Grammar Optimization is the process of using data and analytics to improve the performance of your grammars. There are a few terms to be aware of:
(1) In-grammar (IG): This identifies an utterance that should be covered by your grammar
(2) Out-of-grammar (OOG): This identifies an utterance that is not covered by your grammar. This could either be deliberately (e.g., if you are a bank you don’t recognize “large pepperoni pizza”) or because it’s been missed in your grammar (e.g., if you’re recognizing dollar amounts and you forgot to include “no cents”).
(3) Correct accept (CA): This is an utterance that is recognized by your grammar correctly.
(4) False accept (FA): This is an utterance that should not have been recognized but was incorrectly.
(5) Correct reject (CR): This is an utterance that was rejected by your grammar correctly.
(6) False reject (FR): This is an utterance that was rejected by your grammar but should have been accepted.
(7) Confidence threshold: The recognizer returns a value for how confident it is that it recognized something (usually on a 100 or 1000 point scale). If it’s above the confidence threshold, that utterance is recognized. If it is below, it is rejected.
These different measurements all interact: For example, raising the confidence threshold can remove false accepts, but may also increase false rejects. Optimization is best performed on data from the actual production calling environment despite the temptation to use data collected during, say, the QA cycle. Grammar optimization is the process of getting the best possible results for the recognition task at hand.
The general process for optimizing grammars is:
(1) Collect utterances and associated data.
(2) Transcribe utterances
(3) Run analysis on existing grammar against transcribed utterances
(4) Identify improvements to:
(5) Test the new grammar
(6) Deploy!
Data Collection
Data collected to optimize the grammars should mirror the caller demographics, usage patterns (time of day, day of week, week of month, etc) and environments anticipated in the production calling environment.
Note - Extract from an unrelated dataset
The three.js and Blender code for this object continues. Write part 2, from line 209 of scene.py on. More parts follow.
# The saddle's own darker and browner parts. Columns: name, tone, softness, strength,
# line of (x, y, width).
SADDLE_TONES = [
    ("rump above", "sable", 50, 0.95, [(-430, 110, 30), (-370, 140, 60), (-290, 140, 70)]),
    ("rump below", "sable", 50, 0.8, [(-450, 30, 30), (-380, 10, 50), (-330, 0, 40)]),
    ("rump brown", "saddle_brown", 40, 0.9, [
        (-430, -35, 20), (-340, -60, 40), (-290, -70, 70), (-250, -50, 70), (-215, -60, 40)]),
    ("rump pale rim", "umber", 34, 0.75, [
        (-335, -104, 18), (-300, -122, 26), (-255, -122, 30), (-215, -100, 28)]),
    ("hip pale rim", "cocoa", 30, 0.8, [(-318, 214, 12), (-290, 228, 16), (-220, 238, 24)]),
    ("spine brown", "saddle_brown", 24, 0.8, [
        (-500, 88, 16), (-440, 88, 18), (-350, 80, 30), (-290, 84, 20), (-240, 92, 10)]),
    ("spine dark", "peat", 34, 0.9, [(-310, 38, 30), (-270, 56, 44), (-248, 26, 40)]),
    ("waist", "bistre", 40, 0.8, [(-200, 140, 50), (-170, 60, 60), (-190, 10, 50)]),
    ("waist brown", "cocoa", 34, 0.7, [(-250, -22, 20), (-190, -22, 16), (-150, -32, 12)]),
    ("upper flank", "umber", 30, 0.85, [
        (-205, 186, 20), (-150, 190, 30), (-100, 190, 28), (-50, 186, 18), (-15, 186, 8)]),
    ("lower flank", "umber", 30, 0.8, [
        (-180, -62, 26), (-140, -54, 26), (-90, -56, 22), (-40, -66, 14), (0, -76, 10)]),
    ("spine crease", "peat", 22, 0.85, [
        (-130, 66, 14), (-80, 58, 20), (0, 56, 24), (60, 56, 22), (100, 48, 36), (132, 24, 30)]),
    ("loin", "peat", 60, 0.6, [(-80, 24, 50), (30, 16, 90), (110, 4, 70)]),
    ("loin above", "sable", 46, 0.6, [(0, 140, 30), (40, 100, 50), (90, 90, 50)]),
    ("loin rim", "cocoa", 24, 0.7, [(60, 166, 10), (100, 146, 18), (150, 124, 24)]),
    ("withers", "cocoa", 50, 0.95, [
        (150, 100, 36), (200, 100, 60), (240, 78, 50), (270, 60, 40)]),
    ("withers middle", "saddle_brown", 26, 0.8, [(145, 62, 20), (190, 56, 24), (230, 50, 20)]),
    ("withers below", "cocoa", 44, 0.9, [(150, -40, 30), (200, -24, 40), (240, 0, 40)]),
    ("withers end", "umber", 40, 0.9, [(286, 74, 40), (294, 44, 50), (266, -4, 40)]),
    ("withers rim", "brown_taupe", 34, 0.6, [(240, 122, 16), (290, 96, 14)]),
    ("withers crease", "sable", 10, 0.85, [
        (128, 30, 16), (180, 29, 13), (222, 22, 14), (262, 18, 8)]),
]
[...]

This data should never come from internal testers. The amount of data required depends on the usage patterns and size of the application, but the goal is to obtain minimally 100 samples for each dialog state in order to obtain statistically significant findings. The data collected generally consists of logged data (consisting of grammars loaded, parameter settings, and recognition results) and the corresponding caller audio files captured by the recognizer.
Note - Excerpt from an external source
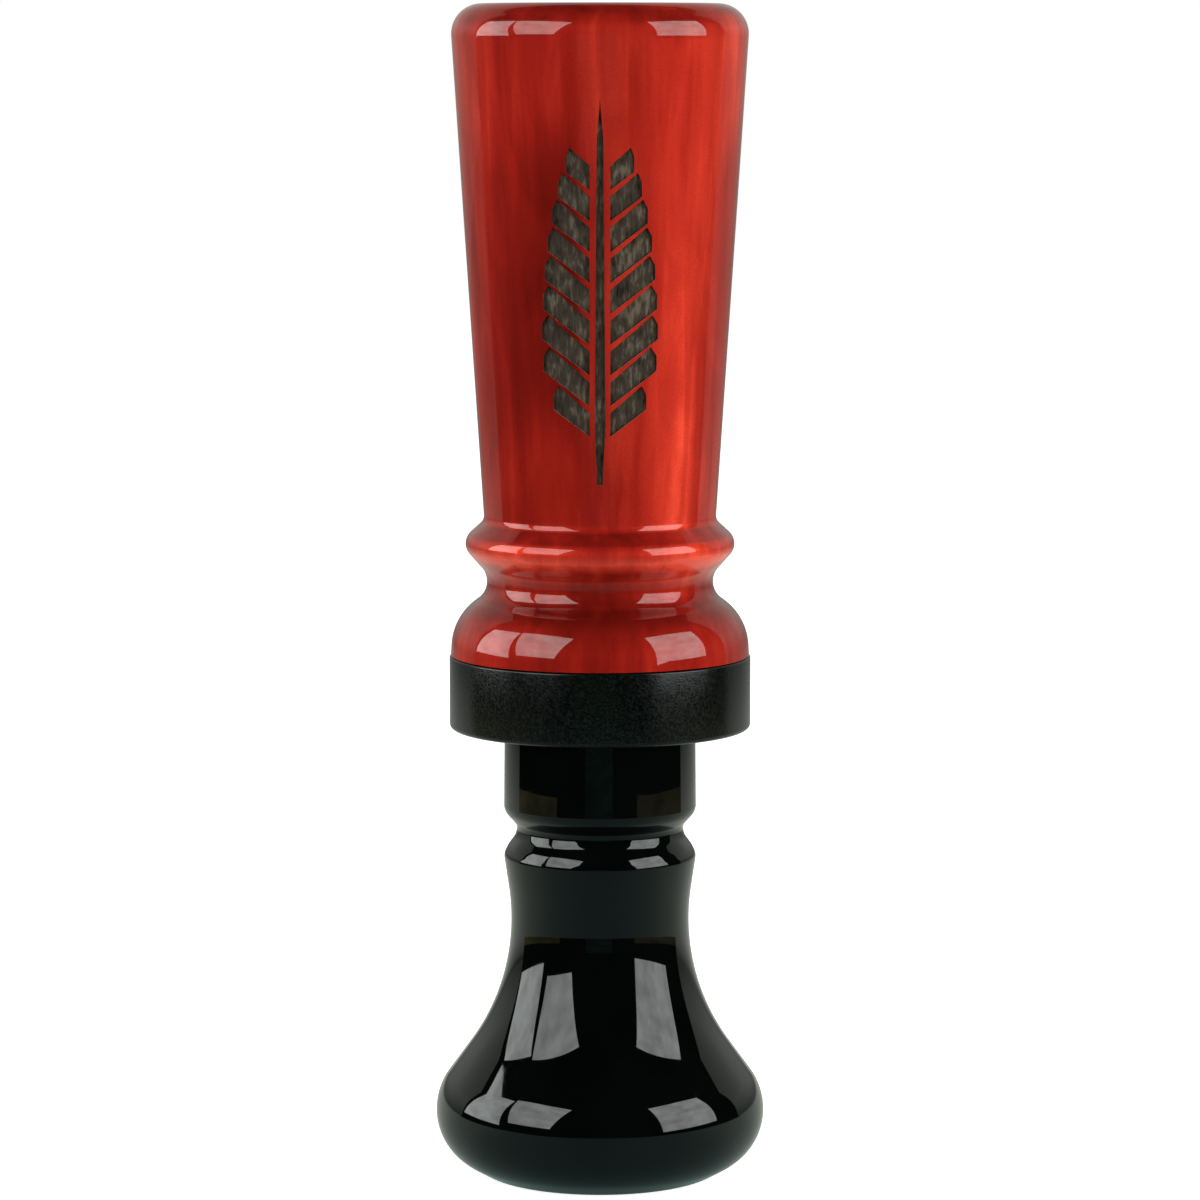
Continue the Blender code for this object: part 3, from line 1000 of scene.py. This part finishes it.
def add_paper():
    """The paper sweep that the gloss mirrors: near floor, far floor and the wall behind."""
    look = Look("paper_near")
    away = look.node("ShaderNodeVectorMath", {"operation": "NORMALIZE"}, Vector=look.place)
    behind = look.math("MULTIPLY_ADD", look.part(away.outputs["Vector"], "Y"), 0.5, 0.5)
    paper = graded_glow(look, behind, PAPER_NEAR)
    near = stage_object("paper_near", disc(PAPER_FRONT_RADIUS, 0), paper, glossy=True, diffuse=True)
    near.location.z = PAPER_HEIGHT
    for name, from_azimuth, to_azimuth, strength in PAPER_BEHIND:
        look = Look(name)
        share = look.math("DIVIDE", length_from_axis(look), PAPER_BACK_RADIUS)
        paper = graded_glow(look, share, tinted([*PAPER_BEHIND_STRENGTH, (PAPER_FAR, strength)]))
        rows = [(PAPER_FRONT_RADIUS, PAPER_HEIGHT), (PAPER_BACK_RADIUS, PAPER_HEIGHT)]
        sheet = sweep(rows, from_azimuth, to_azimuth, 16)
        stage_object(name, sheet, paper, glossy=True, diffuse=True)
    look = Look("paper_wall")
    share = look.math("DIVIDE", look.part(look.place, "Z"), PAPER_WALL_HEIGHT)
    paper = graded_glow(look, share, tinted(PAPER_WALL))
    rows = [(PAPER_BACK_RADIUS, 0), (PAPER_BACK_RADIUS, PAPER_WALL_HEIGHT)]
    wall = sweep(rows, *PAPER_WALL_AZIMUTHS, 24)
    stage_object("paper_wall", wall, paper, glossy=True, diffuse=True)


def add_table():
    """Faint strips past the near paper, which only the gloss shows."""
    for name, from_azimuth, to_azimuth, radius, colour in TABLE_STRIPS:
        rows = [(PAPER_FRONT_RADIUS, TABLE_HEIGHT), (radius, TABLE_HEIGHT)]
        strip = sweep(rows, from_azimuth, to_azimuth, 12)
        stage_object(name, strip, glow(name, colour, 1.0, TABLE_MOTTLE), glossy=True)


def add_floor():
    """A white floor and background for the camera, the floor's glow dimmed at the object's foot in a
    painted shadow.
    """
    floor = Look("floor_white", Roughness=0.9, Base_Color=(0.8, 0.8, 0.8, 1))
    floor.shader.inputs["Emission Color"].default_value = (1, 1, 1, 1)
    away = length_from_axis(floor)
    # Painted shadow: the floor glows less near the object's foot
    shade = floor.node("ShaderNodeMapRange", {"interpolation_type": "SMOOTHSTEP"}, Value=away)
    shade.inputs["From Max"].default_value = FLOOR_WHITE_FROM
    shade.inputs["To Min"].default_value = FLOOR_GLOW_IN_PAINTED_SHADOW
    floor.set(Emission_Strength=shade.outputs["Result"])
    stage_object("floor", disc(FLOOR_RADIUS, FLOOR_HEIGHT), floor.material, camera=True)
    bm = bmesh.new()
    bmesh.ops.create_uvsphere(bm, u_segments=48, v_segments=24, radius=FLOOR_RADIUS + 0.2)
    stage_object("backdrop", bm, glow("backdrop", (1, 1, 1), 1.0), camera=True)


def softbox(name, distance, strength, corners):
    """An uneven panel of light between four corners, in degrees from the front and from level, as
    the bell sees them."""
    bm = bmesh.new()
    verts = []
    for turn, rise in corners:
        turn = math.radians(turn)
        rise = math.tan(math.radians(rise))
        place = Vector((math.sin(turn), -math.cos(turn), rise)) * distance
        verts.append(bm.verts.new(place + Vector((0, 0, SOFTBOX_SEEN_FROM))))
    bm.faces.new(verts)
    light = glow(name, SOFTBOX_COLOUR, strength, SOFTBOX_MOTTLE)
    stage_object(name, bm, light, glossy=True, diffuse=True)


def fill_light(name, turn, rise, distance, size, power):
    """A broad light that the gloss doesn't mirror, at an azimuth and elevation in degrees."""
    data = bpy.data.lights.new(name, "AREA")
    data.size = size
    data.energy = power
    light = bpy.data.objects.new(name, data)
    turn = math.radians(turn)
    rise = math.radians(rise)
    out = Vector((math.sin(turn) * math.cos(rise), -math.cos(turn) * math.cos(rise), math.sin(rise)))
    light.location = Vector((0, 0, FILL_AIM)) + out * distance
    light.rotation_euler = out.to_track_quat("Z", "Y").to_euler()
    light.visible_glossy = False
    light.visible_camera = False
    bpy.context.collection.objects.link(light)


def add_lights():
    for box in SOFTBOXES:
        softbox(*box)
    fill_light("fill_right", turn=36, rise=4, distance=0.7, size=0.30, power=2.6)
    fill_light("fill_front", turn=-5, rise=12, distance=0.8, size=0.45, power=1.4)
    white = glow("fill_floor", (1, 1, 1), FILL_FLOOR_STRENGTH)
    stage_object("fill_floor", disc(PAPER_FRONT_RADIUS, FILL_HEIGHT), white, diffuse=True)
    world = bpy.data.worlds.new("world")
    world.use_nodes = True
    grey = (WORLD_GREY, WORLD_GREY, WORLD_GREY, 1)
    world.node_tree.nodes["Background"].inputs["Color"].default_value = grey
    bpy.context.scene.world = world


def build():
    add_camera()
    add_floor()
    add_paper()
    add_table()
    add_lights()
    make_barrel()
    make_band()
    make_insert()
    make_o_rings()
    make_toneboard()
    make_reed()
    make_wedge()
    bpy.context.scene.view_settings.view_transform = "Standard"


build()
Data collected to optimize the grammars should mirror the caller demographics, usage patterns (time of day, day of week, week of month, etc.) and environments anticipated in the production calling environment. This data should never come from internal testers. The amount of data required depends on the usage patterns and size of the application, but the goal is to obtain minimally 100 samples for each dialog state in order to obtain statistically significant findings. The data collected generally consists of logged data (consisting of grammars loaded, parameter settings, and recognition results) and the corresponding caller audio files captured by the recognizer.
Optimization requires a large corpus of data (audio files collected by the recognition engine, logs, and transcriptions). The efficacy of the effort is highly dependent upon the quality and quantity of the data. As mentioned above, the data should be collected from production systems over at least a week's time with representative sample for all demographics, usage patterns (time of day, day of week, week of month, etc.) and call flow.
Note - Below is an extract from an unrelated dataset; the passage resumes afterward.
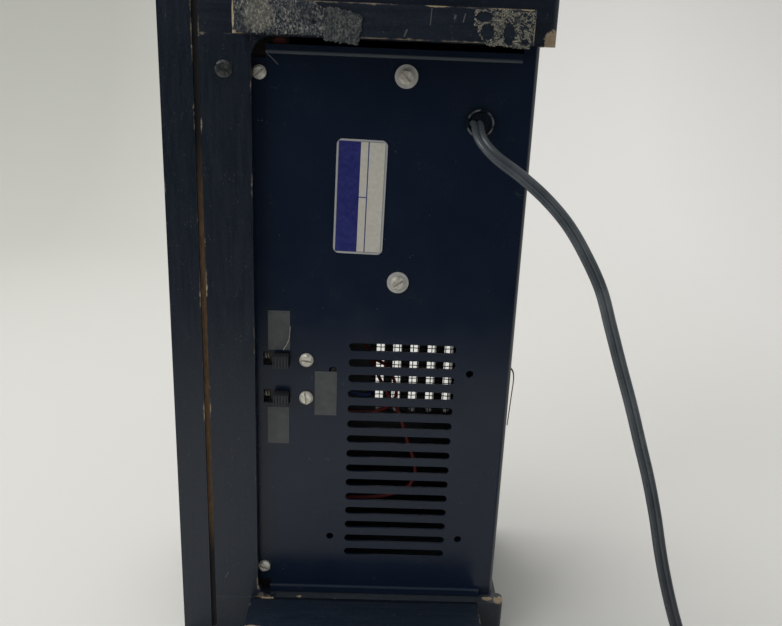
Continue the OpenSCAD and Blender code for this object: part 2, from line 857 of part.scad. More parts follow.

The quantity of data required depends on the complexity of the recognition task, though more data is always better. For relatively simple contexts (Yes/No) a minimum of 200 utterances are needed. More complex contexts will require larger sets of utterances. Natural Language contexts require a minimum of 10,000 utterances. The data collected generally consists of logged data (consisting of grammars loaded, parameter settings, and recognition results) and the corresponding caller audio files captured by the recognizer. Natural Language Optimization additionally requires that each utterance be “tagged” or assigned a semantic value.
Transcription
Once the data set has been collected, the data should be transcribed by human listeners. This process involves listening to each caller utterance captured by the system and annotating what was said, along with any background events that may have occurred during the utterance (for example: side speech, background noise, or coughing). It is best to have documented transcription guidelines to ensure consistency both with the tools used by the speech scientist as well as among transcribers.
The transcriptions should be cleaned up after being completed (e.g., fixing typos, formatting for input into the analysis/tuning process).
If appropriate, you will carve up your transcriptions into two sets: One which you base your changes on and a second that is your “experimental” set. The experimental set is segmented away so it’s like having a clean copy of production data.
In-Grammar vs. Out-of-Grammar
Not every out-of-grammar utterance should be added to a grammar. Many utterances in production data include side conversations, background noise, or responses that suggest that the caller did not understand the question. Such utterances should not be added to a grammar, though significant numbers may indicate a problem with the call flow or prompting. When reporting how the grammar is performing in a given context, it is often useful to consider both the in-grammar accuracy (how often the recognition result was accurate when the response was in-grammar) with the overall accuracy (how often the recognition result was correct, regardless of whether the utterance was in or out-of-grammar).
In examining the results of the analysis, you should see some opportunities for improvement. Are there phrases that aren’t being recognized that should be (they’re out of grammar)? Are there utterances being recognized as something they shouldn’t be (a false accept, e.g., “Go to Malaysia” recognized as “Go to an agent”)? Don’t limit tuning just to the grammars! Occasionally a prompt may need to be changed if it’s leading to a lot of out-of-grammar utterances. In addition to adding and removing items from the grammar, your recognizer may allow for parameters to be set. For example, speech endpointing. If a particular word isn’t being recognized, either because the default pronunciation is wrong or due to regionalisms, consider addition the pronunciation to a lexicon or dictionary. Check with your platform documentation to see details. Use your experimental set to validate your changes and compare against the baseline. Take into account the needs of this particular state and the caller experience: is it better to get the answer wrong and proceed or to reprompt?